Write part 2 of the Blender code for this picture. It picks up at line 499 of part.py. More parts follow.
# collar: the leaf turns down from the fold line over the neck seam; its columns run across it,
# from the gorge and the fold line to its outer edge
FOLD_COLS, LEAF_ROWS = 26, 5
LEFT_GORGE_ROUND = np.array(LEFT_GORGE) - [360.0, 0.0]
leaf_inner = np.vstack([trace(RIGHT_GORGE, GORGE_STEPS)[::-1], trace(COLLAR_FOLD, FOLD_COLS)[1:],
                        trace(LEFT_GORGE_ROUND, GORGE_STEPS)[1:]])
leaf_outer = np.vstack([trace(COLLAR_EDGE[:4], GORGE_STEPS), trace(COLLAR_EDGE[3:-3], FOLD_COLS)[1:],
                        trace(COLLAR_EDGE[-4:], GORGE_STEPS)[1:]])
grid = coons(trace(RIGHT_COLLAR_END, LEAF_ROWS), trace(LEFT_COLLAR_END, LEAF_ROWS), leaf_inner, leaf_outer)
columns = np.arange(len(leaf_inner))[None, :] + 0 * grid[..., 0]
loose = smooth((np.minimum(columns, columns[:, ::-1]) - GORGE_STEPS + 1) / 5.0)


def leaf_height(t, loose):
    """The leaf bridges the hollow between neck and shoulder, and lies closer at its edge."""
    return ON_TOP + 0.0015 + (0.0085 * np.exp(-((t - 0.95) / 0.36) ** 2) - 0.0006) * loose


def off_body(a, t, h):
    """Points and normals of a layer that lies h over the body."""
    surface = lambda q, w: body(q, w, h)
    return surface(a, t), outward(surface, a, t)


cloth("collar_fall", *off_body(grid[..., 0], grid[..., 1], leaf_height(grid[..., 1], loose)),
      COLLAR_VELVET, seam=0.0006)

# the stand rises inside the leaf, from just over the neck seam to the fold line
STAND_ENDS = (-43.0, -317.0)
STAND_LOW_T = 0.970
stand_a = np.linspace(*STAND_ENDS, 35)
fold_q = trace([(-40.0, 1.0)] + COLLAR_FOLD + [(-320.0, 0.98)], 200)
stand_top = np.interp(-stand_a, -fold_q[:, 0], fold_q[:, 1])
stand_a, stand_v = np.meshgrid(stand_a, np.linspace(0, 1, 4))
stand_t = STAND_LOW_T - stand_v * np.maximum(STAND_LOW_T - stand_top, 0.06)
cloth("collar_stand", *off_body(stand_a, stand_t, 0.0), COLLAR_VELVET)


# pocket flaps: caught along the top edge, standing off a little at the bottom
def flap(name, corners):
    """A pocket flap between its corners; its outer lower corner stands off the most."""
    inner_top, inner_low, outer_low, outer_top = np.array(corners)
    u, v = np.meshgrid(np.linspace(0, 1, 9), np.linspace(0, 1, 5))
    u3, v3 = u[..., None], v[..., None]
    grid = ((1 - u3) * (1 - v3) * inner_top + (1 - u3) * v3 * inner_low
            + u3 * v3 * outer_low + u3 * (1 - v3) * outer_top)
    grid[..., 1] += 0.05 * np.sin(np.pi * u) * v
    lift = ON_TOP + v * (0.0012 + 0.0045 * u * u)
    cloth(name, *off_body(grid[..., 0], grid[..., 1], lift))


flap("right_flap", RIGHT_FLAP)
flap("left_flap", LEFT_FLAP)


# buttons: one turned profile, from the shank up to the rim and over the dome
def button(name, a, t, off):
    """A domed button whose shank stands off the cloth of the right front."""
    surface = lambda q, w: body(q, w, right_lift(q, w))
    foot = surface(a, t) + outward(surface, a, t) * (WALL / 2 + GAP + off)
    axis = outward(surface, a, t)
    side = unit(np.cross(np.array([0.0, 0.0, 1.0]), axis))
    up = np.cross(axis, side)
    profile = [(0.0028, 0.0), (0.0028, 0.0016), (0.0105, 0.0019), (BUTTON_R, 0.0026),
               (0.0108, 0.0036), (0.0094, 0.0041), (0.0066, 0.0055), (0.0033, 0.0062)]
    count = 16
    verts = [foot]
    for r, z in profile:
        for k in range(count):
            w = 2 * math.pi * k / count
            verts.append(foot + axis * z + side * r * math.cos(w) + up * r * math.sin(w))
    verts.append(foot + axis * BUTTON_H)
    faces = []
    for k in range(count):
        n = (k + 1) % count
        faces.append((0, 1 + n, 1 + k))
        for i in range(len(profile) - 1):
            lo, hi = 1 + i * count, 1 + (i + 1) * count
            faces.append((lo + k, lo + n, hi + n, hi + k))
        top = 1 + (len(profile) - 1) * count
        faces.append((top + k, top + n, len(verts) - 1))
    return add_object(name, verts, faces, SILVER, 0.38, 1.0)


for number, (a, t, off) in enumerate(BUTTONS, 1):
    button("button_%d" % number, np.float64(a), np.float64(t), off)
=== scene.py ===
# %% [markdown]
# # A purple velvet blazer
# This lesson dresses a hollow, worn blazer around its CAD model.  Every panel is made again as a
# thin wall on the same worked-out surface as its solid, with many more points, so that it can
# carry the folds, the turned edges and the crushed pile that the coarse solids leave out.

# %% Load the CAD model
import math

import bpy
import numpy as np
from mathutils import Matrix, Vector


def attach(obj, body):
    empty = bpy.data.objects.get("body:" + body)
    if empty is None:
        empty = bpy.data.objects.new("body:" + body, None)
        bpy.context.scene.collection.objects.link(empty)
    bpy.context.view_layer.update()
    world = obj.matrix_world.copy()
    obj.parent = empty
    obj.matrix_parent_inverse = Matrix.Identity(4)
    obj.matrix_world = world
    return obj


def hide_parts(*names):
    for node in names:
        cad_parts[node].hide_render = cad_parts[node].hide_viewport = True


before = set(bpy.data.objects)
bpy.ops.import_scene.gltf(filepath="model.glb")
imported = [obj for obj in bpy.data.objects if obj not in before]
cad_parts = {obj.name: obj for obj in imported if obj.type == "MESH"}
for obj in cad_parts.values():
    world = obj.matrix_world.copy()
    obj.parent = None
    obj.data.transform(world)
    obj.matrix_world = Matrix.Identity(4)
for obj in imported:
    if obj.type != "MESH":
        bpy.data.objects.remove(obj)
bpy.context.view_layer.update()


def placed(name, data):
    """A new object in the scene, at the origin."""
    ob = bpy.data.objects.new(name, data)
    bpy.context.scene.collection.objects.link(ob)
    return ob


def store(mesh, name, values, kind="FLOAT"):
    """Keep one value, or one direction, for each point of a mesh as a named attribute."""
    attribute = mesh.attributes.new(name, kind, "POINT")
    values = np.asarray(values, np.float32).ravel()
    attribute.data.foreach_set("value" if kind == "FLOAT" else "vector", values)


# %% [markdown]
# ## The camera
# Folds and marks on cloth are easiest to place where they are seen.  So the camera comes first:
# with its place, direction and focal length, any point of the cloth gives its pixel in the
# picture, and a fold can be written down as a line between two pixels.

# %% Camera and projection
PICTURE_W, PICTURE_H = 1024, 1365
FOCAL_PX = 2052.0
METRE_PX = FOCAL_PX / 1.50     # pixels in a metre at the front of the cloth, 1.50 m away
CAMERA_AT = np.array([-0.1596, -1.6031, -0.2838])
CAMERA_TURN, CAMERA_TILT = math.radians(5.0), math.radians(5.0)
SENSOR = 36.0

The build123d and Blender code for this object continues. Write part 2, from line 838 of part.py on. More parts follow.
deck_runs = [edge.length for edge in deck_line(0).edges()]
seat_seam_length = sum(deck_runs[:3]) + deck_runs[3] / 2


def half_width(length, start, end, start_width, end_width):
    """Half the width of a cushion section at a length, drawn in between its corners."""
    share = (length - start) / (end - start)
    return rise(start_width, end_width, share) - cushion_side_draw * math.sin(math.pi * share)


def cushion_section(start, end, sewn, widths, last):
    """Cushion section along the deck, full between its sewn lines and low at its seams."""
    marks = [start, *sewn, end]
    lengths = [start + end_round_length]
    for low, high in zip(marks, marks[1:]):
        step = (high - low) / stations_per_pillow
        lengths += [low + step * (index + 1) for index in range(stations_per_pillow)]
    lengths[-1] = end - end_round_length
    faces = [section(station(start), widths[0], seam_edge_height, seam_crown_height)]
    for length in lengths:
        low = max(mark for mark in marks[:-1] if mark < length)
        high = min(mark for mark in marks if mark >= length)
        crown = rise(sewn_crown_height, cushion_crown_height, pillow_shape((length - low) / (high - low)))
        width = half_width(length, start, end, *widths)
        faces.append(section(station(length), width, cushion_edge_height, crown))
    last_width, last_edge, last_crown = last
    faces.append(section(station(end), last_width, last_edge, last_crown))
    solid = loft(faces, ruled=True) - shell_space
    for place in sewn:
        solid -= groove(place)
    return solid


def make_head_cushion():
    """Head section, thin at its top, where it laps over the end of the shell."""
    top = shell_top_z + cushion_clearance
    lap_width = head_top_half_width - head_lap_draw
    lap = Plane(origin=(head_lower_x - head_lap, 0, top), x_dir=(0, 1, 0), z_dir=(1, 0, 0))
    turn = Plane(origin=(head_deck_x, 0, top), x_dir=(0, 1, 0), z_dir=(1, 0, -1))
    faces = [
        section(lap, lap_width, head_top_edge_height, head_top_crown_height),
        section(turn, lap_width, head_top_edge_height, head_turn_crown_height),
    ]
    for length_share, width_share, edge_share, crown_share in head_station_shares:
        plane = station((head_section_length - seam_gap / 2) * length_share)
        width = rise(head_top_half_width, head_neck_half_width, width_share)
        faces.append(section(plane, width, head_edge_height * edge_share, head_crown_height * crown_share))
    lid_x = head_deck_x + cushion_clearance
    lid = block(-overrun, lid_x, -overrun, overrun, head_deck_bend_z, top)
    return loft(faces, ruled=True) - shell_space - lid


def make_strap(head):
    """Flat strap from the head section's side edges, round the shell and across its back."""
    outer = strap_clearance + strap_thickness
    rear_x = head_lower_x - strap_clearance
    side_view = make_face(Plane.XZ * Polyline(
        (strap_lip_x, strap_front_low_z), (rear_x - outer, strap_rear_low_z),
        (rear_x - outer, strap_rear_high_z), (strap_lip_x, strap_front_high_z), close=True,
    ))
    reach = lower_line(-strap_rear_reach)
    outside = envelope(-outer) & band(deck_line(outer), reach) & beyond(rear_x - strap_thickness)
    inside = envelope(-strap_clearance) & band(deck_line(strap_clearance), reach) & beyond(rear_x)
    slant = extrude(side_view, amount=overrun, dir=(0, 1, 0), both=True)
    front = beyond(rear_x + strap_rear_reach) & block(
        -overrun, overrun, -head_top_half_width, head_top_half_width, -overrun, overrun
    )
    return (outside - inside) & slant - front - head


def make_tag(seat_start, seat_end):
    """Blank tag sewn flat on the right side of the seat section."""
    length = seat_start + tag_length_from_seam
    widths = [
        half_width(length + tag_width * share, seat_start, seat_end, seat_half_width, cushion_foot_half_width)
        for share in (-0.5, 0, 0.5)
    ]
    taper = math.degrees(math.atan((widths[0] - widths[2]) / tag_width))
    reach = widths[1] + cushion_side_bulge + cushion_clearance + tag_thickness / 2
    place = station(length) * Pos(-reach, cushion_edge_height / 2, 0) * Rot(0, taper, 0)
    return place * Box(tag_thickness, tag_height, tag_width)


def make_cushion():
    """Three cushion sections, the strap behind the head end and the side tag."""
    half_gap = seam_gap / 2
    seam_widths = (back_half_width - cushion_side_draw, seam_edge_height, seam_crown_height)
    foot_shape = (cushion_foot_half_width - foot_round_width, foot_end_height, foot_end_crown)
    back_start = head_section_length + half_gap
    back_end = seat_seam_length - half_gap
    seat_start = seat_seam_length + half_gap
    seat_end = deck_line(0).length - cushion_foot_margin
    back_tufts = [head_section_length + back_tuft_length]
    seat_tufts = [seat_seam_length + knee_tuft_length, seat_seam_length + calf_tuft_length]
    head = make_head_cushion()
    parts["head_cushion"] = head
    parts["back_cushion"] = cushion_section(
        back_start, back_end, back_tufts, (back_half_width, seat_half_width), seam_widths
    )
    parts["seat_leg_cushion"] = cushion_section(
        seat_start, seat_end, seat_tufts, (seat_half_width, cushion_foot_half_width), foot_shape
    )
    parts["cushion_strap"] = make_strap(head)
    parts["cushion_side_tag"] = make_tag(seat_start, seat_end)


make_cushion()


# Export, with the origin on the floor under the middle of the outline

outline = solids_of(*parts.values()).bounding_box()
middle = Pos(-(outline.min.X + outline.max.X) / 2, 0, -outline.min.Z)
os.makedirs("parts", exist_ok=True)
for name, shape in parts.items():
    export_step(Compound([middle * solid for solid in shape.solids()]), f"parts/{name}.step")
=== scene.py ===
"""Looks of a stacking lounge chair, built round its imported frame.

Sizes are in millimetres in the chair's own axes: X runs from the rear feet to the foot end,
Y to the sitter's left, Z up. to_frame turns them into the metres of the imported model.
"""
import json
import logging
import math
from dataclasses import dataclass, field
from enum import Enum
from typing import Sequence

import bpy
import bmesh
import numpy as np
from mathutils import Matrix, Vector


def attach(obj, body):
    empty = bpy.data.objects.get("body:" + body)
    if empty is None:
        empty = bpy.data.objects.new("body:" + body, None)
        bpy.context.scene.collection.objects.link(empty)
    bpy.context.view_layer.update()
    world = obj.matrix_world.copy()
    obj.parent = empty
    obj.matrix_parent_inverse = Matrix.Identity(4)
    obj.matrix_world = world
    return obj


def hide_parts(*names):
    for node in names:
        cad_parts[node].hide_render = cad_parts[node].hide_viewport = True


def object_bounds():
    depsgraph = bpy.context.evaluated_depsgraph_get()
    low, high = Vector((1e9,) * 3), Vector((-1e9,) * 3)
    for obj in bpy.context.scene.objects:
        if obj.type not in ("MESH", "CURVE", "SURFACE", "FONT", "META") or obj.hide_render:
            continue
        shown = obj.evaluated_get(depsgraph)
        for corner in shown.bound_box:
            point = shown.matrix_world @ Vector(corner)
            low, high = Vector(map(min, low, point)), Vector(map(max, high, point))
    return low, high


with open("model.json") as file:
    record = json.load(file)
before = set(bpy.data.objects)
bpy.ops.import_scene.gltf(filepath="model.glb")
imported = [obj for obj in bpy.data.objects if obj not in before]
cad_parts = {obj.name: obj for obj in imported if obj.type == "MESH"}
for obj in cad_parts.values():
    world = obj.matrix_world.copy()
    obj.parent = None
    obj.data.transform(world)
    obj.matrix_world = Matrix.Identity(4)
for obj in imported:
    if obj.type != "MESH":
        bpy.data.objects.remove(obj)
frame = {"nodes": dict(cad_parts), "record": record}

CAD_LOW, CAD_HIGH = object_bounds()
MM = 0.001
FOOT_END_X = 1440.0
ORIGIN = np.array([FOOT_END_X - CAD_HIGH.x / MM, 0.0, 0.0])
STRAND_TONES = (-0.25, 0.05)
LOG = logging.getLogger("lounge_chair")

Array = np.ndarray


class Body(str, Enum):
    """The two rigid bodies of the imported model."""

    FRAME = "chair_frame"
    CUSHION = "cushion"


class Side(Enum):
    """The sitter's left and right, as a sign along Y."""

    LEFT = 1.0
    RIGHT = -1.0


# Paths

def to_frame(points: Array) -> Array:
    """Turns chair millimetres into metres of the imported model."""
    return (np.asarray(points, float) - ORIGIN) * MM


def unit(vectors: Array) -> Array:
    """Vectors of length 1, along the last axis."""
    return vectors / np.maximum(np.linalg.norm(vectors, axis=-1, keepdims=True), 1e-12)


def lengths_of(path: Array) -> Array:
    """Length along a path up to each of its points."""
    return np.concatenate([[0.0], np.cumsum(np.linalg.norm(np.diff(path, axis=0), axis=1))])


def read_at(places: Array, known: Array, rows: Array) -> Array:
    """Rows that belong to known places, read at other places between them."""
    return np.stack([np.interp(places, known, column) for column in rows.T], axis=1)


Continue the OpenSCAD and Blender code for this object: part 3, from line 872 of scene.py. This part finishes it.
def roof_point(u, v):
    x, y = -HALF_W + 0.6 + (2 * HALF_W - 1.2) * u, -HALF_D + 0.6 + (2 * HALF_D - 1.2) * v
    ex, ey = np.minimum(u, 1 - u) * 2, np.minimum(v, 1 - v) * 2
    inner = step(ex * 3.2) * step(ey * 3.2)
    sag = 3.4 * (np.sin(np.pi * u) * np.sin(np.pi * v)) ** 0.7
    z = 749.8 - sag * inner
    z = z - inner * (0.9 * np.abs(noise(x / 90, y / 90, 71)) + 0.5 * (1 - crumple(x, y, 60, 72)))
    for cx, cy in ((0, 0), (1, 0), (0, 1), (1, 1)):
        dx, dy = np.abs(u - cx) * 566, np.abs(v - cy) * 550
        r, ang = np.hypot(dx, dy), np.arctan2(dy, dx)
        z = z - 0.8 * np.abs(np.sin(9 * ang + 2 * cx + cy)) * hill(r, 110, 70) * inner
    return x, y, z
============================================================
**Short exercise:**
Copy each line of the records that contains the word "Write".

**Exercise solution:**
Write part 2 of the Blender code for this picture. It picks up at line 499 of part.py. More parts follow.
The build123d and Blender code for this object continues. Write part 2, from line 838 of part.py on. More parts follow.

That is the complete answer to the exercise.